KC-46 Tanker Shows It Can Rapidly Unload Tons Of Fuel To Thirsty Fighters At Austere Airstrips

The KC-46 is plagued with issues but its ability to move fuel to austere locations during combat operations looks promising.

byThomas Newdick|
U.S. Homeland photo


For the first time ever, a U.S. Air Force KC-46A Pegasus aerial refueling tanker has taken part in a “dual defuel” operation at an austere location. This process involves flying the tanker to an airfield where the fuel is then rapidly offloaded via dual hoses onto two different refueling vehicles.
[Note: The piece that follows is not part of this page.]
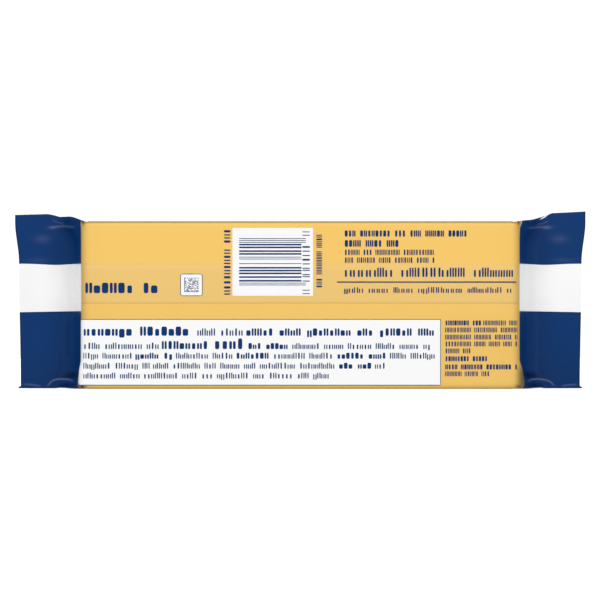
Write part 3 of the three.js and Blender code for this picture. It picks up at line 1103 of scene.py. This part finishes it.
def film_material(inks):
    """Yellow ground with a paler lap seam and painted shade over its edges, and navy ends with painted
    highlights and shade, crossed by a white stripe.
    """

    def colour_of(tree):
        ground = blended(tree, carried(tree, "seam_share"), inks.yellow, inks.seam_yellow)
        # Painted shade on the yellow ground where the film turns over the block's edges.
        ground = blended(tree, carried(tree, "edge_tint"), ground, inks.painted_shade_yellow)
        # Painted shade, then painted highlights, on the navy of the fins.
        navy = blended(tree, carried(tree, "dark"), inks.navy, inks.painted_shade_navy)
        navy = blended(tree, carried(tree, "worn"), navy, inks.glint_and_whitened_navy)
        # White: the printed stripe, and the painted highlight above the front's top edge.
        ends = blended(tree, threshold(tree, carried(tree, "stripe_inside")), navy, inks.white)
        return blended(tree, threshold(tree, carried(tree, "past_ink_start")), ground, ends)

    return film_shader("printed_film", colour_of)


def ink_material(name, ink):
    """A flat ink of the print with the film's finish, made once."""
    return bpy.data.materials.get(name) or film_shader(name, lambda tree: opaque(ink))


class CHEESE_OT_film(bpy.types.Operator):
    """Makes the folded film, and puts it in place of the block's solid"""

    bl_idname = "cheese.film"
    bl_label = "Folded film"

    def execute(self, context):
        film = Film(context.scene.cheese_film)
        rings, lengths, half_count = film.rings()
        ring_total, ring_count, _ = rings.shape
        points = rings.reshape(-1, 3)
        faces = film_faces(ring_total, ring_count, half_count)
        wrap = mesh_object(FILM_NAME, points, faces, film_material(context.scene.cheese_inks))
        if len(wrap.data.vertices) != len(points):
            raise RuntimeError("the film's mesh lost points")
        for name, values in film_fields(film, points, np.repeat(lengths, ring_count)).items():
            field = wrap.data.attributes.new(name, "FLOAT", "POINT")
            field.data.foreach_set("value", np.asarray(values, np.float32))
        wrap.data.shade_smooth()
        wrap.data.set_sharp_from_angle(angle=SHARP_ANGLE)
        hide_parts(BLOCK_NODE)
        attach(wrap, BODY)
        return {"FINISHED"}


def mark_shape(tree, rounding):
    """A closed block of one unit each way, with its face to the front and its corners rounded."""
    outline = node(tree, "GeometryNodeCurvePrimitiveQuadrilateral", {"Width": 1.0, "Height": 1.0})
    inputs = {"Curve": outline.outputs[0], "Radius": rounding, "Count": MARK_CORNER_STEPS}
    rounded = node(tree, "GeometryNodeFilletCurve", inputs, mode="POLY").outputs[0]
    face = node(tree, "GeometryNodeFillCurve", {"Curve": rounded}, mode="NGONS").outputs[0]
    inputs = {"Mesh": face, "Offset Scale": 1.0, "Individual": False}
    raised = node(tree, "GeometryNodeExtrudeMesh", inputs, mode="FACES").outputs[0]
    under = node(tree, "GeometryNodeFlipFaces", {"Mesh": face}).outputs[0]
    both = node(tree, "GeometryNodeJoinGeometry")
    for part in (raised, under):
        tree.links.new(part, both.inputs[0])
    closed = node(tree, "GeometryNodeMergeByDistance", {"Geometry": both.outputs[0]}).outputs[0]
    inputs = {"Geometry": closed, "Rotation": (math.pi / 2, 0.0, 0.0)}
    return node(tree, "GeometryNodeTransform", inputs).outputs[0]


def film_below(tree, film):
    """Where each point's ray meets the film, and the direction into the film there."""
    film = node(tree, "GeometryNodeObjectInfo", {"Object": film}).outputs["Geometry"]
    inputs = {"Target Geometry": film, "Ray Direction": (0.0, 1.0, 0.0), "Ray Length": MARK_START}
    hit = node(tree, "GeometryNodeRaycast", inputs).outputs
    inputs = {0: hit["Hit Normal"], "Scale": -1.0}
    inwards = node(tree, "ShaderNodeVectorMath", inputs, operation="SCALE").outputs[0]
    return hit["Hit Position"], inwards


def marks_tree():
    """Geometry Nodes that lay a thin block on the film at each point, of the size that it carries."""
    tree = bpy.data.node_groups.new(MARKS_TREE, "GeometryNodeTree")
    sockets = {
        "Places": "Geometry",
        "Film": "Object",
        "Ink": "Material",
        "Sunk": "Float",
        "Rounding": "Float",
    }
    for name, kind in sockets.items():
        tree.interface.new_socket(name, in_out="INPUT", socket_type="NodeSocket" + kind)
    tree.interface.new_socket("Marks", in_out="OUTPUT", socket_type="NodeSocketGeometry")
    given = node(tree, "NodeGroupInput").outputs
    block = mark_shape(tree, given["Rounding"])
    place, inwards = film_below(tree, given["Film"])
    turned = node(tree, "FunctionNodeAlignRotationToVector", {"Vector": inwards}, axis="Y").outputs[0]
    inputs = {"Name": MARK_SIZE}
    size = node(tree, "GeometryNodeInputNamedAttribute", inputs, data_type="FLOAT_VECTOR").outputs[0]
    inputs = {"Points": given["Places"], "Instance": block, "Rotation": turned, "Scale": size}
    blocks = node(tree, "GeometryNodeInstanceOnPoints", inputs).outputs[0]
    inputs = {0: inwards, "Scale": given["Sunk"]}
    below = node(tree, "ShaderNodeVectorMath", inputs, operation="SCALE").outputs[0]
    seat = node(tree, "ShaderNodeVectorMath", {0: place, 1: below}).outputs[0]
    seated = node(tree, "GeometryNodeSetPosition", {"Geometry": blocks, "Position": seat}).outputs[0]
    real = node(tree, "GeometryNodeRealizeInstances", {"Geometry": seated}).outputs[0]
    inputs = {"Geometry": real, "Material": given["Ink"]}
    inked = node(tree, "GeometryNodeSetMaterial", inputs).outputs[0]
    node(tree, "NodeGroupOutput", {"Marks": inked})
    return tree


def print_marks(context, name, marks, rounding):
    """A piece of thin blocks laid on the film, each (x, z, width, height) in millimetres."""
    settings = context.scene.cheese_print
    x, z, width, height = np.array(marks).T * MM
    places = mesh_object(name, np.stack([x, 0 * x - MARK_START, z], axis=-1), [])
    sizes = np.stack([width, 0 * x + settings.mark_lift + settings.sunk, height], axis=-1)
    carried_sizes = places.data.attributes.new(MARK_SIZE, "FLOAT_VECTOR", "POINT")
    carried_sizes.data.foreach_set("vector", sizes.astype(np.float32).ravel())
    tree = bpy.data.node_groups.get(MARKS_TREE) or marks_tree()
    layer = places.modifiers.new("marks", "NODES")
    layer.node_group = tree
    values = {
        "Film": bpy.data.objects[FILM_NAME],
        "Ink": ink_material("navy_ink", context.scene.cheese_inks.navy),
        "Sunk": settings.sunk,
        "Rounding": rounding,
    }
    for socket in tree.interface.items_tree:
        if socket.name in values:
            layer[socket.identifier] = values[socket.name]
    evaluated = places.evaluated_get(context.evaluated_depsgraph_get())
    mesh = bpy.data.meshes.new_from_object(evaluated)
    if not mesh.polygons:
        raise RuntimeError(f"no marks were made for {name}")
    places.modifiers.remove(layer)
    places.data = mesh
    finish_print(places, "ink_navy")


def finish_print(piece, slot):
    """Makes a piece of print stay with the pack."""
    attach(piece, BODY)


class CHEESE_OT_panels(bpy.types.Operator):
    """Makes the white panels and their dark rims"""

    bl_idname = "cheese.panels"
    bl_label = "White panels"

    def execute(self, context):
        film = Film(context.scene.cheese_film)
        settings = context.scene.cheese_print
        inks = context.scene.cheese_inks
        rims, whites = [], []
        for edges, corners, has_rim in PANELS.values():
            edges, corners = np.array(edges) * MM, np.array(corners) * MM
            whites.append(panel_plate(film, edges, corners, settings.panel_lift, settings.sunk))
            if has_rim:
                grown = edges + settings.rim_width * np.array((-1, 1, -1, 1))
                wider = corners + settings.rim_width
                rims.append(panel_plate(film, grown, wider, settings.rim_lift, settings.sunk))
        for name, plates, material, slot in (
            ("panel_rims", rims, ink_material("navy_ink", inks.navy), "ink_navy"),
            ("white_panels", whites, ink_material("white_ink", inks.white), "ink_white"),
        ):
            finish_print(mesh_object(name, *joined(plates), material), slot)
        return {"FINISHED"}


class CHEESE_OT_codes(bpy.types.Operator):
    """Prints a made-up line code and dot code"""

    bl_idname = "cheese.codes"
    bl_label = "Codes"

    def execute(self, context):
        draw = random.Random(context.scene.cheese_print.seed)
        print_marks(context, "line_code", line_code(draw), SHARP_CORNER)
        print_marks(context, "dot_code", dot_code(draw), SHARP_CORNER)
        return {"FINISHED"}


class CHEESE_OT_small_print(bpy.types.Operator):
    """Prints rows of plain blocks where the pack has its small print"""

    bl_idname = "cheese.small_print"
    bl_label = "Small print"

    def execute(self, context):
        draw = random.Random(context.scene.cheese_print.seed)
        print_marks(context, "small_print", small_print(draw), BLOCK_ROUNDING)
        left, right, height, thickness = RULE
        rule = ((left + right) / 2, height, right - left, thickness)
        print_marks(context, "rule", [rule], SHARP_CORNER)
        return {"FINISHED"}


class CHEESE_OT_studio(bpy.types.Operator):
    """Makes the pale floor, the soft lights and the camera"""

    bl_idname = "cheese.studio"
    bl_label = "Studio"

    def execute(self, context):
        studio = context.scene.cheese_studio
        self.make_floor(studio)
        self.make_sky(context.scene, studio)
        for name, (setting, azimuth, elevation, size, mirrored) in LIGHTS.items():
            light = self.make_light(name, getattr(studio, setting), azimuth, elevation, size)
            light.visible_glossy = mirrored
        self.make_camera(context.scene, studio)
        context.scene.view_settings.view_transform = "Standard"
        return {"FINISHED"}

    def make_floor(self, studio):
        """A round pale floor that glows a little, and lights nothing."""
        turns = np.arange(FLOOR_POINTS) * 2 * math.pi / FLOOR_POINTS
        rim = np.stack([np.cos(turns), np.sin(turns), 0 * turns], axis=-1) * studio.floor_radius
        material = bpy.data.materials.new("pale_floor")
        material.use_nodes = True
        shader = material.node_tree.nodes["Principled BSDF"]
        for name, value in {
            "Base Color": opaque(FLOOR_GREY),
            "Roughness": FLOOR_ROUGHNESS,
            "Specular IOR Level": FLOOR_GLOSS,
            "Emission Color": opaque(WHITE),
            "Emission Strength": FLOOR_GLOW,
        }.items():
            shader.inputs[name].default_value = value
        floor = mesh_object("floor", rim, [list(range(FLOOR_POINTS))], material)
        floor.visible_diffuse = False
        floor.visible_glossy = False
        floor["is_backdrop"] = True

    def make_sky(self, scene, studio):
        """White where the camera sees it, and an even, weaker light on the block."""
        world = bpy.data.worlds.new("studio_sky")
        world.use_nodes = True
        tree = world.node_tree
        tree.nodes.clear()
        path = node(tree, "ShaderNodeLightPath").outputs
        strength = ranged(tree, path["Is Glossy Ray"], studio.ambient, MIRRORED_SKY)
        inputs = {"Value": path["Is Camera Ray"], "To Min": strength, "To Max": SEEN_SKY}
        strength = node(tree, "ShaderNodeMapRange", inputs).outputs[0]
        sky = node(tree, "ShaderNodeBackground", {"Color": opaque(WHITE), "Strength": strength})
        node(tree, "ShaderNodeOutputWorld", {"Surface": sky.outputs[0]})
        scene.world = world

    def make_light(self, name, watts, azimuth, elevation, size):
        """A soft light aimed at the block."""
        data = bpy.data.lights.new(name, "AREA")
        data.shape = "RECTANGLE"
        data.size, data.size_y = size
        data.energy = watts
        light = scene_object(name, data)
        turn, rise = math.radians(azimuth), math.radians(elevation)
        flat = math.cos(rise)
        away = Vector((math.sin(turn) * flat, -math.cos(turn) * flat, math.sin(rise)))
        light.location = Vector((0.0, 0.0, AIM_Z)) + away * LIGHT_DISTANCE
        light.rotation_euler = away.to_track_quat("Z", "Y").to_euler()
        return light

    def make_camera(self, scene, studio):
        """A camera square on to the front face."""
        data = bpy.data.cameras.new("camera")
        data.sensor_fit = "HORIZONTAL"
        data.sensor_width = SENSOR_WIDTH
        data.lens = SENSOR_WIDTH * studio.camera_distance / studio.view_width
        data.clip_end = CLIP_DISTANCES * studio.camera_distance
        camera = scene_object("camera", data)
        camera.location = (AIM_X, BLOCK_LOW.y - studio.camera_distance, AIM_Z)
        camera.rotation_euler = (math.pi / 2, 0.0, 0.0)
        scene.camera = camera


class CHEESE_PT_pack(bpy.types.Panel):
    """Lists what makes the wrapped block"""

    bl_idname = "CHEESE_PT_pack"
    bl_label = "Wrapped cheese block"
    bl_space_type = "VIEW_3D"
    bl_region_type = "UI"
    bl_category = "Cheese Block"

    def draw(self, context):
        for name, kind in SETTINGS.items():
            settings = getattr(context.scene, name)
            box = self.layout.box()
            for setting in kind.__annotations__:
                box.prop(settings, setting)
        for maker in MAKERS:
            self.layout.operator(maker.bl_idname)


MAKERS = (
    CHEESE_OT_film,
    CHEESE_OT_panels,
    CHEESE_OT_codes,
    CHEESE_OT_small_print,
    CHEESE_OT_studio,
)
SETTINGS = {
    "cheese_film": FilmSettings,
    "cheese_inks": InkSettings,
    "cheese_print": PrintSettings,
    "cheese_studio": StudioSettings,
}
CLASSES = (*SETTINGS.values(), *MAKERS, CHEESE_PT_pack)


def register():
    for cls in CLASSES:
        bpy.utils.register_class(cls)
    for name, kind in SETTINGS.items():
        setattr(bpy.types.Scene, name, PointerProperty(type=kind))


def unregister():
    for name in SETTINGS:
        delattr(bpy.types.Scene, name)
    for cls in reversed(CLASSES):
        bpy.utils.unregister_class(cls)


def main():
    register()
    bpy.ops.cheese.film()
    bpy.ops.cheese.panels()
    bpy.ops.cheese.codes()
    bpy.ops.cheese.small_print()
    bpy.ops.cheese.studio()
    boxes = {"cad": CAD_BOX, "visual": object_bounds()}
    {name: [list(corner) for corner in box] for name, box in boxes.items()}


if __name__ == "__main__":
    main()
The fuel can then be distributed to other aircraft, for example, to support a deployed fighter unit, while the tanker makes its exit, minimizing its time on the ground and increasing survivability. While the KC-46 continues to face a variety of problems fulfilling its primary aerial refueling mission, this latest demonstration shows that the Air Force is, nevertheless, continuing to find new roles for the aircraft.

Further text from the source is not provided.